Last week I attended an NPR blogging seminar where one of the presenters showed us the graph you see here. It was the most graphic portrait I’ve yet seen of what’s happening to media in the U.S.
The rise and fall of the newspaper industry as an employer mirrors its rise and fall as a journalistic and societal force. The graph strikes a personal chord for me as I look at the years when newspapers were the biggest they’d ever been… the late 1980s. I graduated from journalism school at the University of Minnesota in 1987.

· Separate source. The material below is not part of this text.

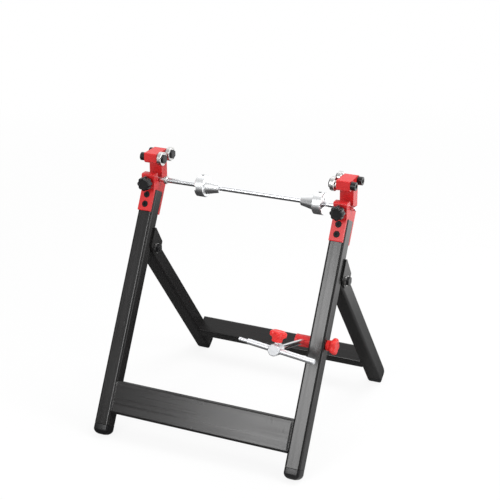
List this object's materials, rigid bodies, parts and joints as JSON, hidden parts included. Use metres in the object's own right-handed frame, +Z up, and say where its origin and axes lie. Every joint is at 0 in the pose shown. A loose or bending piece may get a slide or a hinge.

I entered this business when the metro daily newspaper was the big dog. It overshadowed all else with its news gathering and its influence over society and government. We now know that was just a moment in media history that relied on the short-lived power of newspapers’ economic model. Today, we don’t look for used cars and apartment rentals in the newspaper’s classified ads. We look on Craig’s List and CarMax… online.
Diehards who love the printed word will never leave newspapers, and papers will probably continue in some form. It’s taken me a long time to accept the fall of the daily broadsheet, which has served the first amendment as well as any other institution.
Like I said, I came of age when papers were the way of the world.
Now I just hope people remember that good information costs money, whether it's paid in a subscription or in a public radio membership. Wish luck to the news business in figuring out what will be the next economic model that will support coverage of the stuff people need to know about in a democracy.